Pour son premier film distribué en France, Carles Balagué endosse les casquettes de producteur, scénariste et réalisateur, et s’attaque à un gros morceau. En effet, avec ce documentaire sobrement intitulé Arropiero, le vagabond de la mort, Balagué revient sur l’existence de Manuel Delgado Villegas, présumé assassin en série le plus important de l’Europe avec 48 crimes avoués, dont seulement sept furent avérés. De Barcelone à Ibiza, avec un détour par la France et l’Italie, il erra en vendant son sang et en se prostituant pour survivre pendant près de huit ans, tuant au hasard jeunes filles, personnes âgées, hommes d’affaire, mafieux… Arrêté le 8 janvier 1971, il entame alors un périple à travers l’Espagne accompagné de deux policiers, afin d’effectuer des reconstitutions des meurtres. Jamais condamné par la justice, il fut interné en asile psychiatrique où il subit des traitements de choc jusqu’à son décès en 1998. Quand la réalité dépasse si allègrement la fiction, que faire de cet Arropiero (surnom du tueur) si ce n’est… du lourd ?

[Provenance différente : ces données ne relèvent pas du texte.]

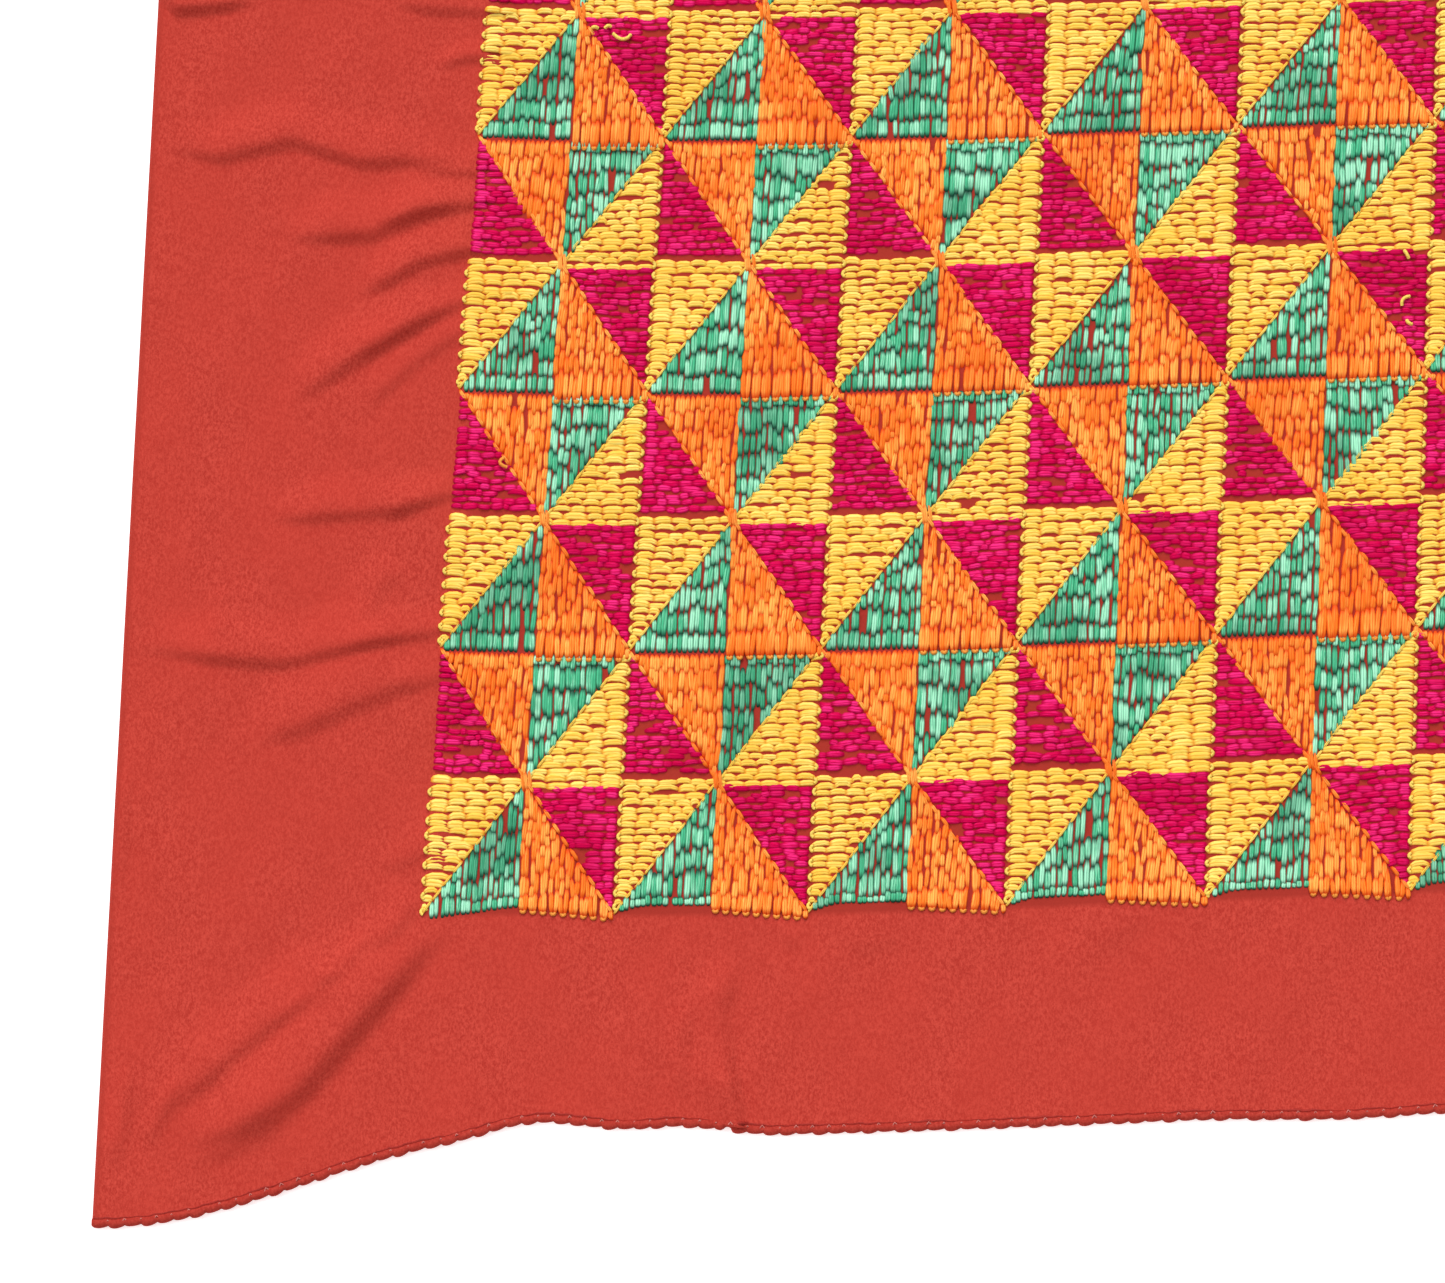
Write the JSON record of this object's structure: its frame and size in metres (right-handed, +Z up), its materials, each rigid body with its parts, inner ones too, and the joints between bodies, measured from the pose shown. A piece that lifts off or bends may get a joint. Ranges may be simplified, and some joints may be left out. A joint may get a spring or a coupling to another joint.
{
  "type": "phulkari shawl",
  "caption": "Rectangular embroidered shawl laid flat: plain cloth borders around a raised field of quartered diamonds, rolled hems on the short ends.",
  "frame": {"origin": "on the floor under the middle of the laid shawl", "axes": "+X across the shawl, +Y along it to the far hem, +Z up from the floor"},
  "size_m": [0.9466, 2.2798, 0.0047],
  "materials": {
    "red_cloth": "matt red crepe, covered over the field by satin floss in green, orange, yellow and magenta",
    "rolled_hem": "matt red cloth rolled and bound with a fine shell edging in red thread"
  },
  "bodies": {
    "root": {"ground_cloth": "red_cloth", "hem_near": "rolled_hem", "hem_far": "rolled_hem"}
  },
  "joints": []
}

Force est de constater que Balagué part avec un sérieux handicap : un sujet racoleur, et la promesse d’une enquête filmée qui fera éclater la vérité sur le tueur, sa personnalité, ses motivations. Entreprise vaine, et qui s’évertue obsessionnellement à regrouper les témoignages de tous les acteurs de l’affaire (criminologues, policiers, psychiatres, magistrats, avocats, journalistes, témoins directs…) sans même adopter le moindre point de vue personnel. Ainsi, l’on a droit à l’écran à un défilé de personnes qui se relaient pour nous parler de l’assassin et des meurtres qu’il a commis, sans que jamais l’un ne vienne remettre en cause ce qui a été dit précédemment. Démarche totalement contraire à la logique de l’enquête, de la confrontation des faits, et l’on assiste à un programme balisé, sans heurts, où ne surgit jamais le moindre doute tangible sur la démarche et la personnalité du tueur.
Et une impression désagréable se confirme au fur et à mesure que le film avance : Balagué s’intéresse plus à la singularité spectaculaire des meurtres dont les comptes-rendus s’accumulent de manière monomaniaque, et au service d’une mise en image plate et scolaire. Tout récit passe par le biais d’une succession de témoignages en forme de vignettes, où chacun est à sa place : le scientifique dans son laboratoire, l’avocat dans son bureau, les criminologues et inspecteurs sur les lieux des crimes. L’illustration et la redondance sont érigés en principes de mise en scène ; ainsi, lorsque l’on parle des séjours de Villegas en asile psychiatrique, la caméra se déplace dans les couloirs de l’hôpital, et l’évocation de son passage à Rome est illustrée par des images d’archive « carte postale » de la ville. Et lorsque Balagué tente une excursion sur le mode de l’allusion, il nous balance une publicité d’époque pour la légion étrangère (dont Villegas a fait partie quelques mois, et où il aurait, selon les experts, « appris à tuer ») dans laquelle il est question du sang versé par les jeunes pour leur patrie, en référence au sang qu’Arropiero vendait pour survivre. Pour ce qui est de la finesse, on repassera plus tard.
Mais là où Arropiero ne pourrait être qu’un banal reportage de seconde partie de soirée pour la télévision, Balagué décide d’enfoncer le clou avec un voyeurisme du plus mauvais goût. À ne vouloir occulter aucun aspect de son sujet, il se perd dans des détails dispensables sur les masturbations frénétiques du personnage, son penchant pour la nécrophilie, ou encore des refrains psychanalytiques convenus du type « la pulsion sexuelle associée à la pulsion meurtrière ». Des photographies de Villegas en tenue d’Adam sont exhibées (la fameuse métaphore de la mise à nu du personnage), ainsi que des clichés de son périple avec les policiers, sur fond de musique de vacances type « dolce vita ». Car les inspecteurs qui l’ont accompagné avaient lié avec lui une forme d’amitié, mais plutôt que de questionner le trouble de ce rapprochement, Balagué préfère disserter à travers leurs témoignages sur le fait que Villegas était un être humain avant tout, et que, comme tout être humain, il lui arrivait d’être sympathique. Que dire de la conclusion du film qui tourne au spectacle malsain, avec une vidéo exclusive d’un Villegas vieillissant, usé par les traitements et balbutiant quelques incohérences à la caméra. La séquence qui précède nous avait pourtant prévenus, où les différents interlocuteurs du film répondent à une question qui restera évidemment off, mais que le spectateur déduira très facilement de lui-même : « À votre avis, combien de meurtres Villegas a‑t-il réellement perpétrés ? » On comprend dès lors vers quoi tendait Balagué, et à quel point cela peut être réducteur.